__THE EXERCISE__. Below is the data. Give it again, complete and exact.

__INFORMATION SUPPLIED__.
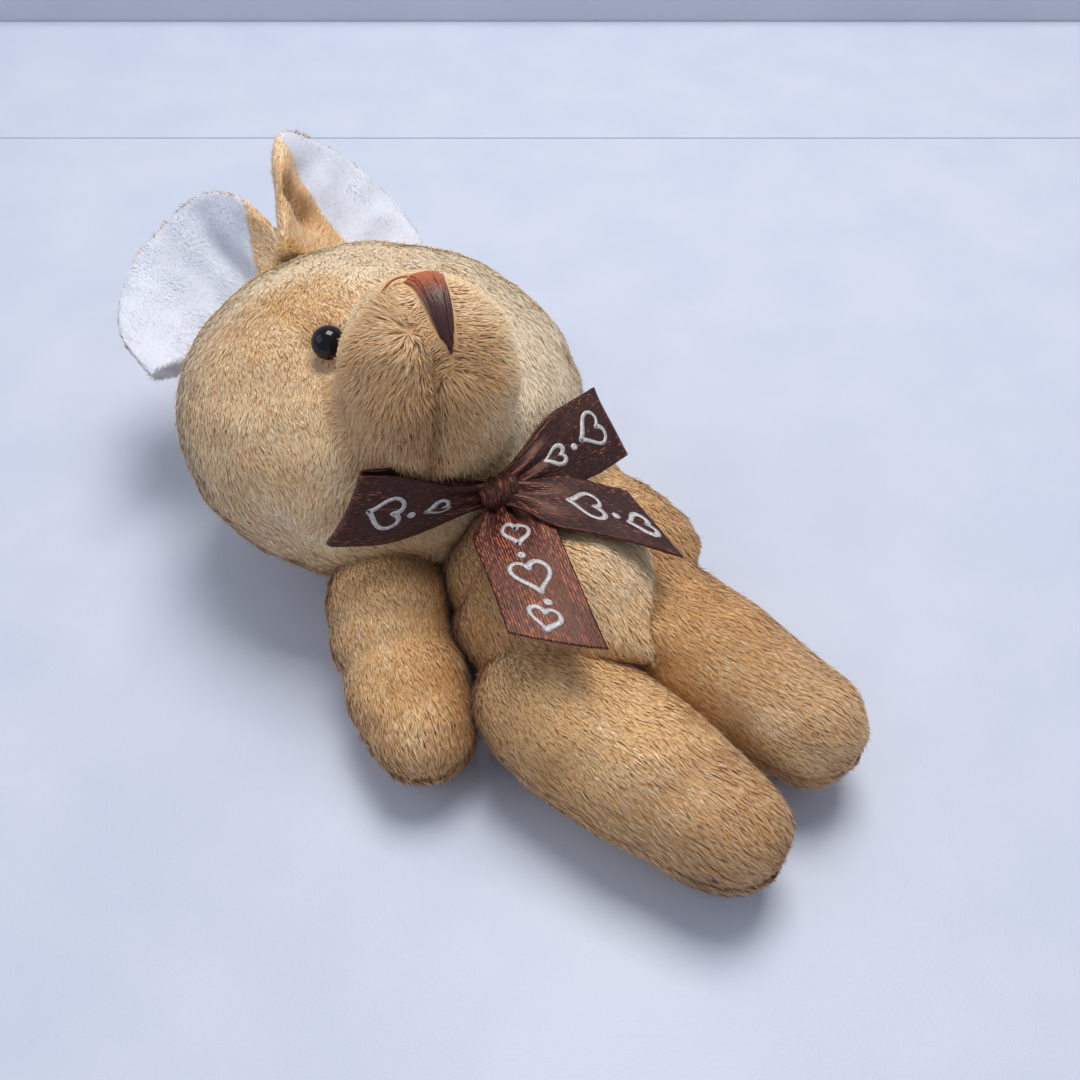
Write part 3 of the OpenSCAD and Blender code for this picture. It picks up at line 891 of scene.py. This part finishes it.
# ---------------------------------------------------------------- torso and limbs
def make_torso():
    nodes = ["torso_front", "torso_back", "torso_filling"]
    skin = outer_skin("torso_plush", nodes, 0.6 * MM, 0.55 * MM, 16)
    p = coords(skin)
    relax(skin, smooth01(-p[:, 1] / MM, 9, 16) * smooth01(p[:, 2] / MM, 9, 13), 60)
    p = coords(skin)
    p[:, 2] -= 2.6 * MM * smooth01(-p[:, 1] / MM, 8, 19) * smooth01(p[:, 2] / MM, 11, 17)
    set_coords(skin, p)
    stuff(skin, lambda p: seam_line(p[:, 2] / MM, 12.6, 0.6), cap=0.8 * MM)
    p, n = coords(skin), normals(skin)
    set_coords(skin, p - n * ((0.15 * waves(p, 9 * MM, 51) + 0.1 * waves(p, 5 * MM, 52)) * MM)[:, None])
    press_in(skin, [(c, r + 0.2 * MM) for c, r in SHOULDER.values()])
    settle(skin)
    ground_tone(skin, torso_pile)
    piece(skin, "torso", "plush", *nodes, fill=0.8)
    grow_pile("torso_pile", skin, "torso", torso_pile, 20.0, 201, mask=off_shoulders)


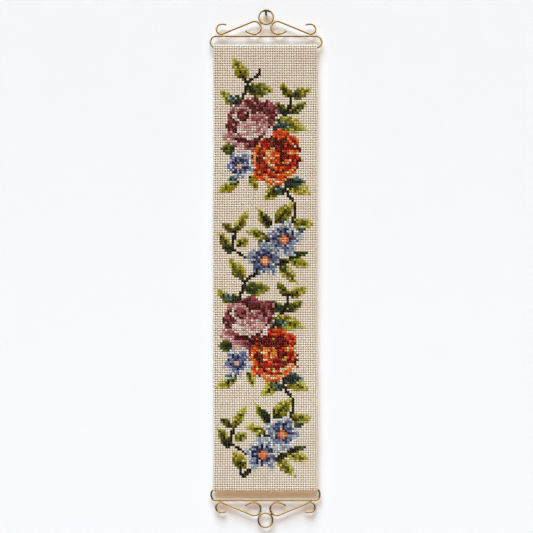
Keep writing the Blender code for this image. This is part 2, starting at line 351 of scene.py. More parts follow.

__RIGHT ANSWER__.
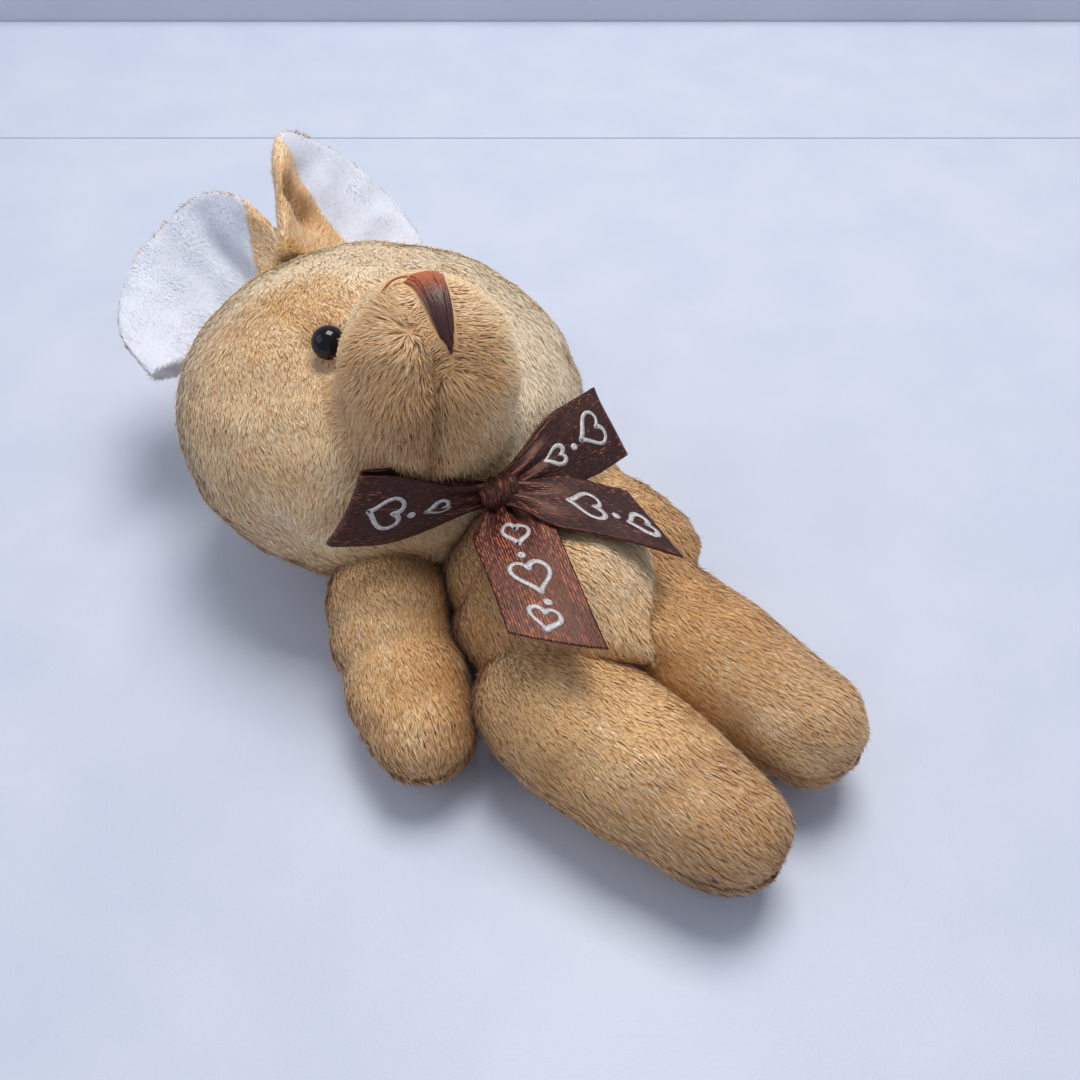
Write part 3 of the OpenSCAD and Blender code for this picture. It picks up at line 891 of scene.py. This part finishes it.
# ---------------------------------------------------------------- torso and limbs
def make_torso():
    nodes = ["torso_front", "torso_back", "torso_filling"]
    skin = outer_skin("torso_plush", nodes, 0.6 * MM, 0.55 * MM, 16)
    p = coords(skin)
    relax(skin, smooth01(-p[:, 1] / MM, 9, 16) * smooth01(p[:, 2] / MM, 9, 13), 60)
    p = coords(skin)
    p[:, 2] -= 2.6 * MM * smooth01(-p[:, 1] / MM, 8, 19) * smooth01(p[:, 2] / MM, 11, 17)
    set_coords(skin, p)
    stuff(skin, lambda p: seam_line(p[:, 2] / MM, 12.6, 0.6), cap=0.8 * MM)
    p, n = coords(skin), normals(skin)
    set_coords(skin, p - n * ((0.15 * waves(p, 9 * MM, 51) + 0.1 * waves(p, 5 * MM, 52)) * MM)[:, None])
    press_in(skin, [(c, r + 0.2 * MM) for c, r in SHOULDER.values()])
    settle(skin)
    ground_tone(skin, torso_pile)
    piece(skin, "torso", "plush", *nodes, fill=0.8)
    grow_pile("torso_pile", skin, "torso", torso_pile, 20.0, 201, mask=off_shoulders)


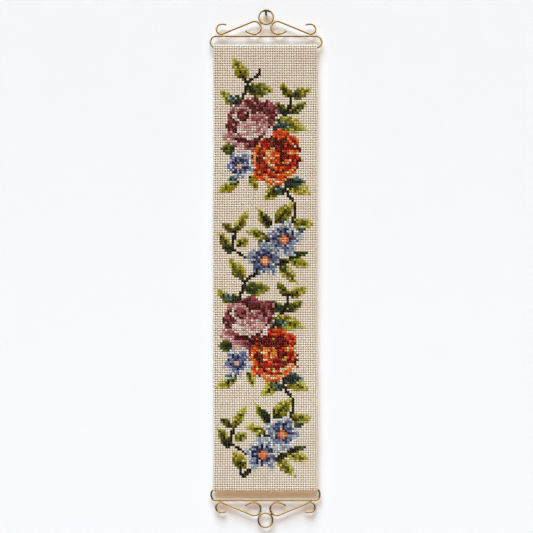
Keep writing the Blender code for this image. This is part 2, starting at line 351 of scene.py. More parts follow.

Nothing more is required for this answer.